Perhaps no single feat will define Rabey’s career more than being the golden girl of Guernsey 2023.

Competing in her home pool of Beau Sejour, she brought home a six glorious golds – including a clean sweep of the individual butterfly swims – and nine total medals.

She has continued winning and setting records domestically in the aftermath of a successful outing in Orkney, but has also dipped her toes in some new challenges over the last few years.

This includes putting in the miles on the road and completing multiple half marathons.

She made a social, fundraising trip to run the 2024 Copenhagen Half, which so happened to include the Sabastian Sawe who was to become the first human to break 2hrs officially in the marathon, and is now eyeing her own 26.2-mile debut in Dublin.

But probably her greatest sporting feats outside of swimming have come with her venture into Hyrox fitness racing.

At the Hyrox London ExCel in December 2025, she competed in the pro category and clocked a very respectable 1hr 25min. 18sec. But it did not come easily.

Rabey with the spoils from a glorious week at Guernsey 2023.
Rabey with the spoils from a glorious week at Guernsey 2023. / Guernsey Press

‘I do really enjoy Hyrox,’ she added.

‘It kills you, and I don’t think I’ve ever done anything as hard in my life as that pro Hyrox, and trying to train and qualify for the Commonwealth Games at the same time as doing that was quite a challenge.

‘Thankfully, the strength training goes side by side, so it wasn’t too bad.’

In Glasgow, the multi-talented competitor will be contesting the 50m and 100m butterfly, together with freestyle over the latter distance. These are all events in which she holds Guernsey records.

Rabey’s training now is quite different to her Commonwealths bow at Birmingham 2022.

She has in fact eased off the swimming, which she was doing six or seven times a week back then.

She is still swimming at least four or five times a week, but complimented with three gym sessions.

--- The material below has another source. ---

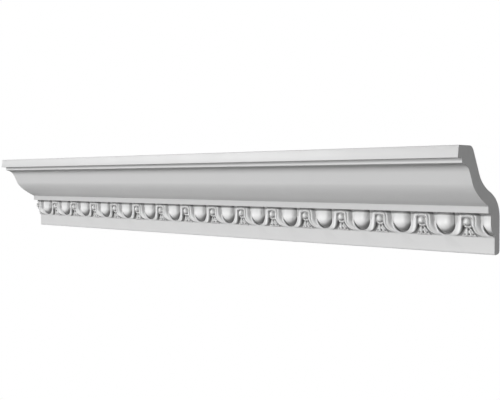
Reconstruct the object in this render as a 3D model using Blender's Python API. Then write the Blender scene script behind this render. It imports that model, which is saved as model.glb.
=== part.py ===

Rabey is still aiming to go faster than ever with this new balance.

‘I’d be delighted with a PB, which means an Island record.

Guernsey’s swimmers at the 2022 Commonwealth Games in Birmingham.
Guernsey’s swimmers at the 2022 Commonwealth Games in Birmingham. / Guernsey Press

‘It’s been a whirlwind kind of year where I wasn’t thinking of going and I ended up staying in Guernsey, so I was like, “You know what, I’m going to do it”.

‘When you get to 24, 25, you never know where your plans are going to take you, so I didn’t want to commit to anything.

‘But I’m still here, so I’m going.’

Although Rabey will miss out on attending a truly international Commonwealths, her experience from Birmingham showed what a spectacle a ‘home Games’ can be.

‘I would like to say it’s an overwhelming but incredible experience.

‘Everyone’s saying you wish you could go away somewhere exotic like Australia, where it was meant to be, but when we went to Birmingham the home crowd was like nothing else – unbelievable.

‘I can’t wait to see it all unfold, and I imagine the Scots will bring a full force of energy.

‘It’s an incredible thing to be a part of. To be such a small island and to see these amazing, big teams and you get to compete alongside like these Olympians everyday, it is really exciting.’

Putting any inter-island rivalry aside, she has expressed her hope that Jersey’s brilliant Filip Nowacki can bring back a medal.

‘If I get to watch Jersey win their first Commonwealth Games medal in the pool, that would be incredible, as much as people say they don’t like Jersey.’

Rabey is aiming to go faster than ever with a new balance of training in the pool and gym.
Rabey is aiming to go faster than ever with a new balance of training in the pool and gym. / Guernsey Press

She will also have plenty of company in the Guernsey swim team, which contains an unprecedented 12 members.

Making up the bulk of a 20-strong Team Guernsey, Sara Parfit’s swim squad includes seven first-timers, and its sheer size also offers plenty of options when it comes to the relays.

‘It’s exciting the fact we could bring such a big team to the Commonwealth Games. Some of the young swimmers didn’t even go to the last Island Games, so or them to be selected for the Commonwealths is a very exciting, but probably daunting, thing for them.’

This week, she and a few pool allies will be on a training camp balancing sun and swimming in Mallorca.

The move to London will present an obstacle for the final weeks of preparation, but she aims to ‘get through it’ by training at Clapham and taking remote instruction from Parfit.

And, even if she does swim her final competitive strokes at Glasgow’s Tollcross International, she hopes that the pool will remain a regular fixture of her life for many years to come – albeit on a more casual basis.